▶ [What the task requires]
Reproduce all of the listing below without alteration.
_____
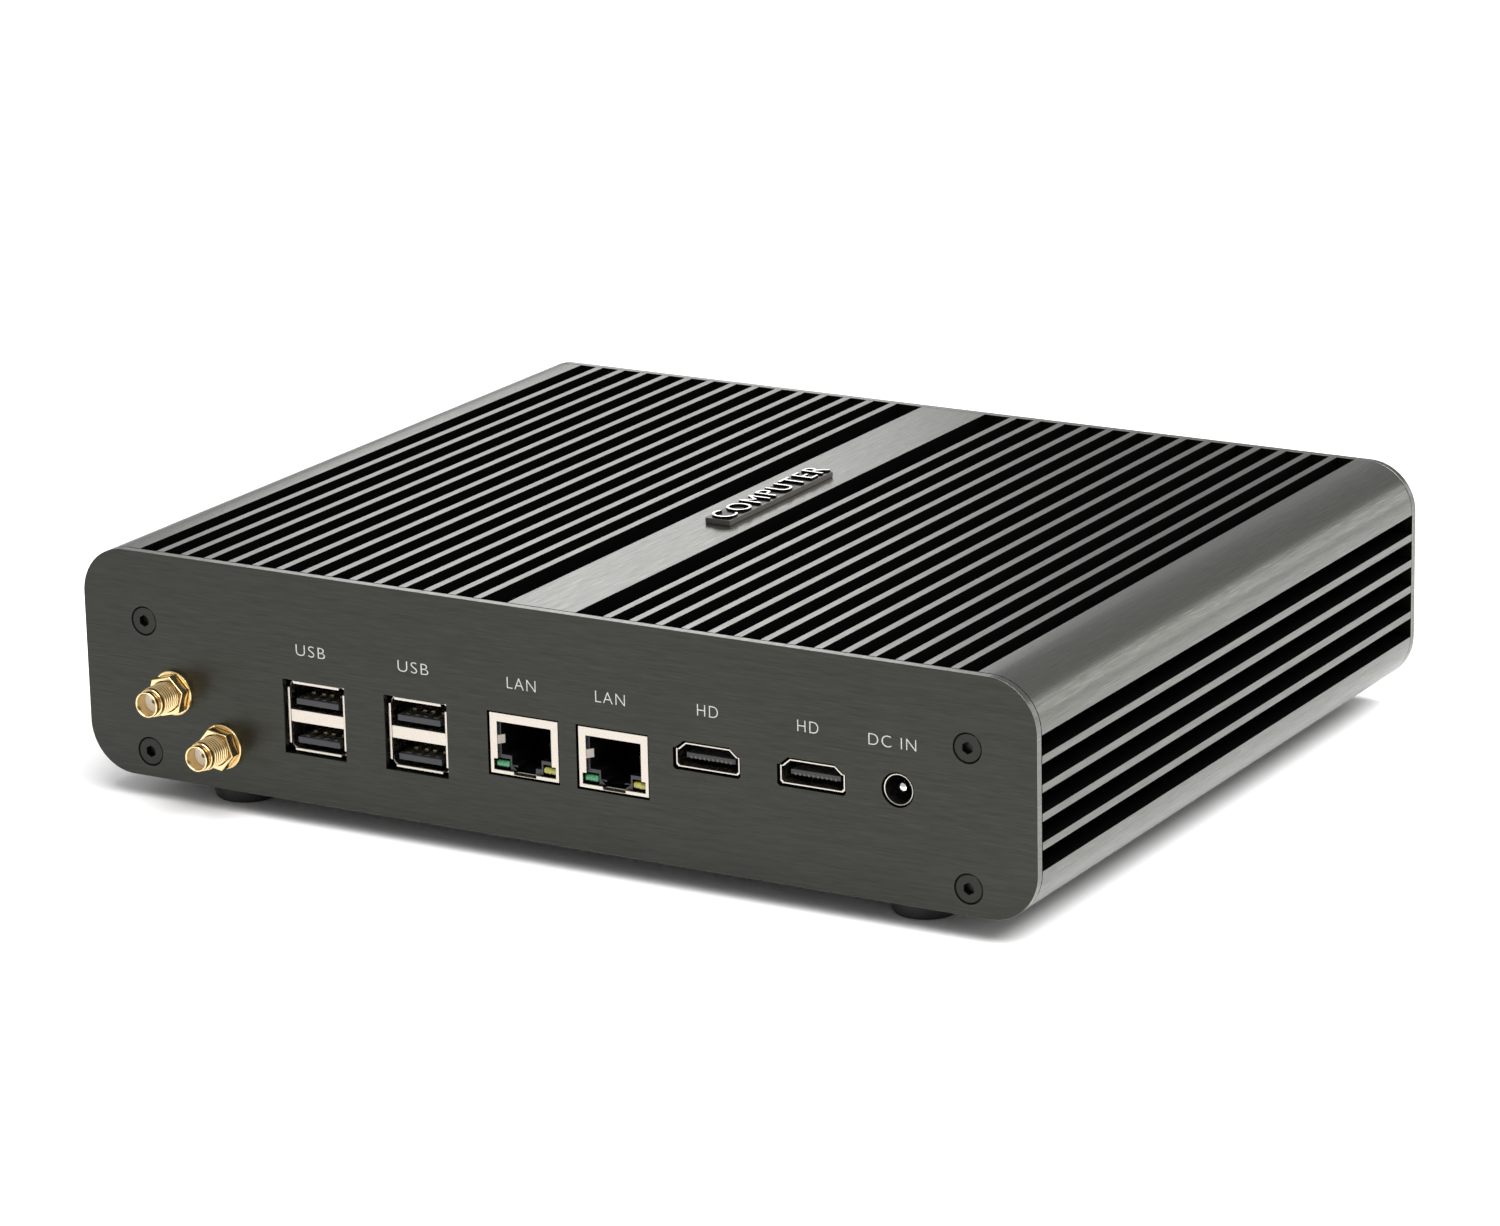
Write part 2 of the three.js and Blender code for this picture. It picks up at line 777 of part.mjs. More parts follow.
const foot = turned([
  [0, -footHeight],
  [footBaseRadius - 0.5, -footHeight],
  [footBaseRadius, -footHeight + 0.5],
  [footTopRadius, -gap],
  [0, -gap],
], 24).rotateX(Math.PI / 2);
const coverScrew = countersunkScrew(5.2).rotateX(Math.PI / 2);
const boardScrew = panScrew(7.5);
let corner = 1;
for (const x of [-1, 1]) {
  for (const y of [-1, 1]) {
    add(unit, `cover_screw_${corner}`, coverScrew, screwSteel, x * coverScrewX, y * coverScrewY);
    add(unit, `board_screw_${corner}`, boardScrew, screwSteel,
      x * railX, y * boardScrewY, boardUnderside - gap);
    add(unit, `foot_${corner}`, foot, rubber, x * footX, y * (panelFace - footInset));
    corner += 1;
  }
}

usbX.forEach((x, i) => {
  const frame = onPanel(-1, x, boardUnderside);
  add(frame, `usb_shell_${i + 1}`, usbShell(), socketSteel);
  add(frame, `usb_insert_${i + 1}`, usbInsert(gap), greyPlastic);
});
lanX.forEach((x, i) => {
  const frame = onPanel(-1, x, boardUnderside);
  add(frame, `lan_shell_${i + 1}`, lanShell(), socketSteel);
  add(frame, `lan_housing_${i + 1}`, lanHousing(), blackPlastic);
});
displayX.forEach((x, i) => {
  const frame = onPanel(-1, x, boardUnderside);
  add(frame, `display_shell_${i + 1}`, displayShell(), socketSteel);
  add(frame, `display_insert_${i + 1}`, displayInsert(), blackPlastic);
});
const inletFrame = onPanel(-1, inletX, boardUnderside);
add(inletFrame, 'power_inlet', powerInlet(), blackPlastic);
add(inletFrame, 'power_inlet_pin', inletPin(), chrome);

antennaPlaces.forEach(([x, z], i) => {
  const frame = onPanel(-1, x, z);
  const nutRadius = antenna.nutFlats / Math.sqrt(3);
  add(frame, `antenna_socket_${i + 1}`, antennaSocket(), gold);
  add(frame, `antenna_washer_${i + 1}`, ringRoundThread(antenna.washer, 20, -0.9, -gap), gold);
  const nut = ringRoundThread(nutRadius, 6, -3.4, -1.1).rotateY((nutTurns[i] * Math.PI) / 180);
  add(frame, `antenna_nut_${i + 1}`, nut, gold);
});

frontUsbX.forEach((x, i) => {
  const frame = onPanel(1, x, boardUnderside);
  add(frame, `front_usb_socket_${i + 1}`, join(usbShell(), usbInsert(-0.1)), socketSteel);
});

const buttonFrame = onPanel(1, buttonX, buttonHeight);
add(buttonFrame, 'power_button', powerButton(), buttonMetal);
add(buttonFrame, 'power_button_ring', buttonRing(), lightPlastic);
const switchBody = box([-3.5, 3.5], [10.8, 16], [-3.5, boardUnderside - buttonHeight - gap]);
add(buttonFrame, 'power_switch', switchBody, blackPlastic);

add(unit, 'mainboard', mainboard(), boardLaminate);
add(unit, 'processor', box([-21, 21], [-14, 14], [boardTop + gap, boardTop + 1.6]), greyPlastic);
add(unit, 'heat_block', box([-32, 32], [-28, 28], [boardTop + 1.6 + gap, ceiling - gap]), blockMetal);
add(unit, 'memory_socket', memorySocket(), blackPlastic, 38, -15, boardUnderside);
add(unit, 'memory_module', memoryModule(), boardLaminate, 38, -15, boardUnderside);
const storage = card(60, [[0, 20, 14, 18], [0, 44, 14, 18]]);
add(unit, 'storage_card', storage, boardLaminate, -22, -12, boardUnderside);
const wireless = card(30, [[0, 14, 16, 15]]);
add(unit, 'wireless_card', wireless, boardLaminate, -56, 5, boardUnderside);
const battery = turned([[0, -4.6], [10, -4.6], [10, -gap], [0, -gap]], 24).rotateX(Math.PI / 2);
add(unit, 'clock_battery', battery, socketSteel, 62, 48, boardUnderside);

// Each lead runs from the back of its antenna socket to the side of the wireless card's chip.
const leadRadius = 0.65;
const leadStart = -panelFace + antenna.crimpEnd + gap;
const leadEnd = boardUnderside - 4.4;
const [upperSocket, lowerSocket] = antennaPlaces;
const leadRoutes = [
  [
    [upperSocket[0], leadStart, upperSocket[1]],
    [upperSocket[0], leadStart + 12, upperSocket[1]],
    [-88, -40, 20.5],
    [-84, 0, 21],
    [-76, 20, leadEnd],
    [-70, 23, leadEnd],
    [-64.3, 23, leadEnd],
  ],
  [
    [lowerSocket[0], leadStart, lowerSocket[1]],
    [lowerSocket[0], leadStart + 12, lowerSocket[1]],
    [-79, -45, 14],
    [-80, -15, 19],
    [-76, 10, 21.8],
    [-70, 15, leadEnd],
    [-64.3, 15, leadEnd],
  ],
];
leadRoutes.forEach((route, i) => {
  add(unit, `antenna_lead_${i + 1}`, lead(route, leadRadius, 36), leadJacket);
});

export default computer;
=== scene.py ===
from math import pi, radians, sqrt

import bmesh
import bpy
from mathutils import Matrix, Vector


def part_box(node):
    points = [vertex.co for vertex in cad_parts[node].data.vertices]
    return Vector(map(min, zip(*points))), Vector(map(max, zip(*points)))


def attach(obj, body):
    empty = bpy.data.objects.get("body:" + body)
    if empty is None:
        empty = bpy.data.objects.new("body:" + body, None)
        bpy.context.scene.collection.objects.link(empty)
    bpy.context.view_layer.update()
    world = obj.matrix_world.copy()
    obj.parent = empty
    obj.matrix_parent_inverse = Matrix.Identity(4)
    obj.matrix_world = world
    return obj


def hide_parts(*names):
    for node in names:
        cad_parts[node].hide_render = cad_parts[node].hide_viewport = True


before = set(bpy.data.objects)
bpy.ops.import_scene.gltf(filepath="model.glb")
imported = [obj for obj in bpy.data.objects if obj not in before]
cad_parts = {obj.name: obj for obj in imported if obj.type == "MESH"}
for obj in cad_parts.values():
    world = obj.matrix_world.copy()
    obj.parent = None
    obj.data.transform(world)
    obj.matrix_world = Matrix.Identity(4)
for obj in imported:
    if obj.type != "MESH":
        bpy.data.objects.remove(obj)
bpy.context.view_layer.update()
mm = 0.001

# faces of the frame that the other places are counted from
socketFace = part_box("io_panel")[0].y  # outer face of the socket panel
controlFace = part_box("control_panel")[1].y  # outer face of the panel at the other end
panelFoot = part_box("io_panel")[0].z
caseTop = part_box("heatsink_case")[1].z
print("frame loaded:", len(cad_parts), "nodes")


# camera

view = {
    "right": 581.1 * mm,  # from the middle of the panel
    "back": 904.5 * mm,  # in front of the socket panel's face
    "up": 364.7 * mm,  # above the panel's lower edge
    "heading": 30.45,
    "tilt": 16.455,
    "roll": -1.23,
    "lens": 135.1,
}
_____
▶ [The solution]
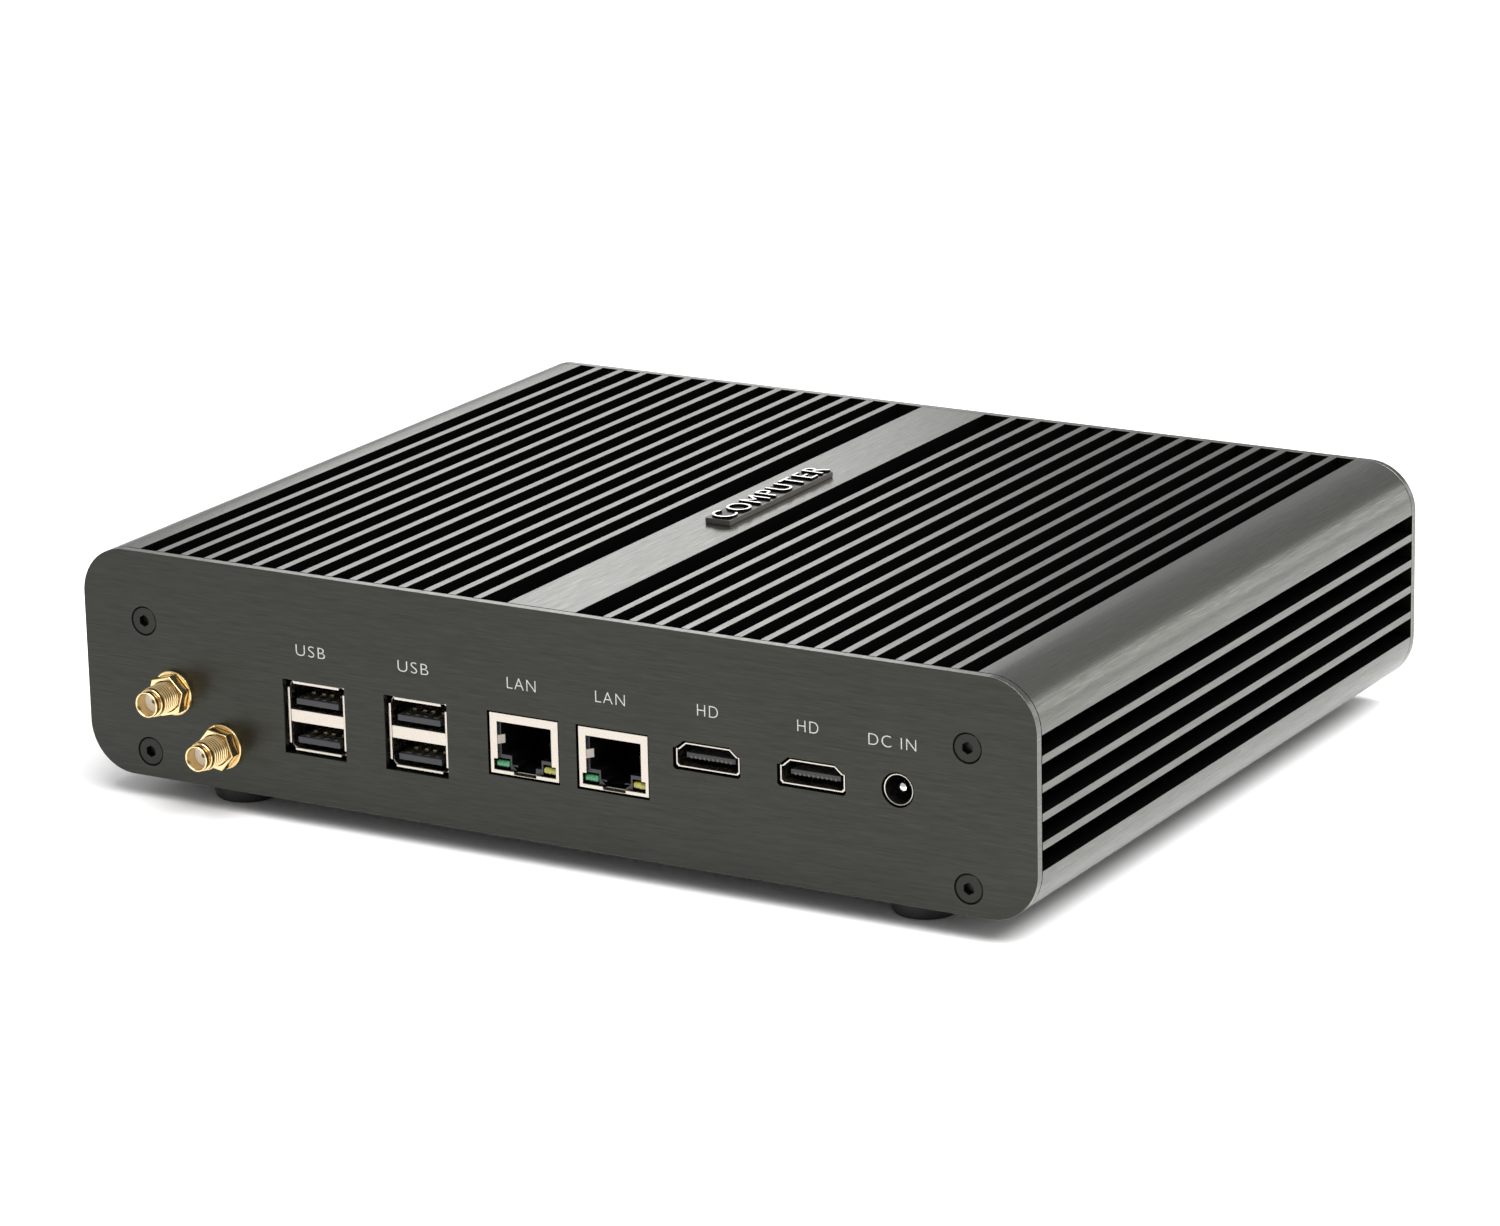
Write part 2 of the three.js and Blender code for this picture. It picks up at line 777 of part.mjs. More parts follow.
const foot = turned([
  [0, -footHeight],
  [footBaseRadius - 0.5, -footHeight],
  [footBaseRadius, -footHeight + 0.5],
  [footTopRadius, -gap],
  [0, -gap],
], 24).rotateX(Math.PI / 2);
const coverScrew = countersunkScrew(5.2).rotateX(Math.PI / 2);
const boardScrew = panScrew(7.5);
let corner = 1;
for (const x of [-1, 1]) {
  for (const y of [-1, 1]) {
    add(unit, `cover_screw_${corner}`, coverScrew, screwSteel, x * coverScrewX, y * coverScrewY);
    add(unit, `board_screw_${corner}`, boardScrew, screwSteel,
      x * railX, y * boardScrewY, boardUnderside - gap);
    add(unit, `foot_${corner}`, foot, rubber, x * footX, y * (panelFace - footInset));
    corner += 1;
  }
}

usbX.forEach((x, i) => {
  const frame = onPanel(-1, x, boardUnderside);
  add(frame, `usb_shell_${i + 1}`, usbShell(), socketSteel);
  add(frame, `usb_insert_${i + 1}`, usbInsert(gap), greyPlastic);
});
lanX.forEach((x, i) => {
  const frame = onPanel(-1, x, boardUnderside);
  add(frame, `lan_shell_${i + 1}`, lanShell(), socketSteel);
  add(frame, `lan_housing_${i + 1}`, lanHousing(), blackPlastic);
});
displayX.forEach((x, i) => {
  const frame = onPanel(-1, x, boardUnderside);
  add(frame, `display_shell_${i + 1}`, displayShell(), socketSteel);
  add(frame, `display_insert_${i + 1}`, displayInsert(), blackPlastic);
});
const inletFrame = onPanel(-1, inletX, boardUnderside);
add(inletFrame, 'power_inlet', powerInlet(), blackPlastic);
add(inletFrame, 'power_inlet_pin', inletPin(), chrome);

antennaPlaces.forEach(([x, z], i) => {
  const frame = onPanel(-1, x, z);
  const nutRadius = antenna.nutFlats / Math.sqrt(3);
  add(frame, `antenna_socket_${i + 1}`, antennaSocket(), gold);
  add(frame, `antenna_washer_${i + 1}`, ringRoundThread(antenna.washer, 20, -0.9, -gap), gold);
  const nut = ringRoundThread(nutRadius, 6, -3.4, -1.1).rotateY((nutTurns[i] * Math.PI) / 180);
  add(frame, `antenna_nut_${i + 1}`, nut, gold);
});

frontUsbX.forEach((x, i) => {
  const frame = onPanel(1, x, boardUnderside);
  add(frame, `front_usb_socket_${i + 1}`, join(usbShell(), usbInsert(-0.1)), socketSteel);
});

const buttonFrame = onPanel(1, buttonX, buttonHeight);
add(buttonFrame, 'power_button', powerButton(), buttonMetal);
add(buttonFrame, 'power_button_ring', buttonRing(), lightPlastic);
const switchBody = box([-3.5, 3.5], [10.8, 16], [-3.5, boardUnderside - buttonHeight - gap]);
add(buttonFrame, 'power_switch', switchBody, blackPlastic);

add(unit, 'mainboard', mainboard(), boardLaminate);
add(unit, 'processor', box([-21, 21], [-14, 14], [boardTop + gap, boardTop + 1.6]), greyPlastic);
add(unit, 'heat_block', box([-32, 32], [-28, 28], [boardTop + 1.6 + gap, ceiling - gap]), blockMetal);
add(unit, 'memory_socket', memorySocket(), blackPlastic, 38, -15, boardUnderside);
add(unit, 'memory_module', memoryModule(), boardLaminate, 38, -15, boardUnderside);
const storage = card(60, [[0, 20, 14, 18], [0, 44, 14, 18]]);
add(unit, 'storage_card', storage, boardLaminate, -22, -12, boardUnderside);
const wireless = card(30, [[0, 14, 16, 15]]);
add(unit, 'wireless_card', wireless, boardLaminate, -56, 5, boardUnderside);
const battery = turned([[0, -4.6], [10, -4.6], [10, -gap], [0, -gap]], 24).rotateX(Math.PI / 2);
add(unit, 'clock_battery', battery, socketSteel, 62, 48, boardUnderside);

// Each lead runs from the back of its antenna socket to the side of the wireless card's chip.
const leadRadius = 0.65;
const leadStart = -panelFace + antenna.crimpEnd + gap;
const leadEnd = boardUnderside - 4.4;
const [upperSocket, lowerSocket] = antennaPlaces;
const leadRoutes = [
  [
    [upperSocket[0], leadStart, upperSocket[1]],
    [upperSocket[0], leadStart + 12, upperSocket[1]],
    [-88, -40, 20.5],
    [-84, 0, 21],
    [-76, 20, leadEnd],
    [-70, 23, leadEnd],
    [-64.3, 23, leadEnd],
  ],
  [
    [lowerSocket[0], leadStart, lowerSocket[1]],
    [lowerSocket[0], leadStart + 12, lowerSocket[1]],
    [-79, -45, 14],
    [-80, -15, 19],
    [-76, 10, 21.8],
    [-70, 15, leadEnd],
    [-64.3, 15, leadEnd],
  ],
];
leadRoutes.forEach((route, i) => {
  add(unit, `antenna_lead_${i + 1}`, lead(route, leadRadius, 36), leadJacket);
});

export default computer;
=== scene.py ===
from math import pi, radians, sqrt

import bmesh
import bpy
from mathutils import Matrix, Vector


def part_box(node):
    points = [vertex.co for vertex in cad_parts[node].data.vertices]
    return Vector(map(min, zip(*points))), Vector(map(max, zip(*points)))


def attach(obj, body):
    empty = bpy.data.objects.get("body:" + body)
    if empty is None:
        empty = bpy.data.objects.new("body:" + body, None)
        bpy.context.scene.collection.objects.link(empty)
    bpy.context.view_layer.update()
    world = obj.matrix_world.copy()
    obj.parent = empty
    obj.matrix_parent_inverse = Matrix.Identity(4)
    obj.matrix_world = world
    return obj


def hide_parts(*names):
    for node in names:
        cad_parts[node].hide_render = cad_parts[node].hide_viewport = True


before = set(bpy.data.objects)
bpy.ops.import_scene.gltf(filepath="model.glb")
imported = [obj for obj in bpy.data.objects if obj not in before]
cad_parts = {obj.name: obj for obj in imported if obj.type == "MESH"}
for obj in cad_parts.values():
    world = obj.matrix_world.copy()
    obj.parent = None
    obj.data.transform(world)
    obj.matrix_world = Matrix.Identity(4)
for obj in imported:
    if obj.type != "MESH":
        bpy.data.objects.remove(obj)
bpy.context.view_layer.update()
mm = 0.001

# faces of the frame that the other places are counted from
socketFace = part_box("io_panel")[0].y  # outer face of the socket panel
controlFace = part_box("control_panel")[1].y  # outer face of the panel at the other end
panelFoot = part_box("io_panel")[0].z
caseTop = part_box("heatsink_case")[1].z
print("frame loaded:", len(cad_parts), "nodes")


# camera

view = {
    "right": 581.1 * mm,  # from the middle of the panel
    "back": 904.5 * mm,  # in front of the socket panel's face
    "up": 364.7 * mm,  # above the panel's lower edge
    "heading": 30.45,
    "tilt": 16.455,
    "roll": -1.23,
    "lens": 135.1,
}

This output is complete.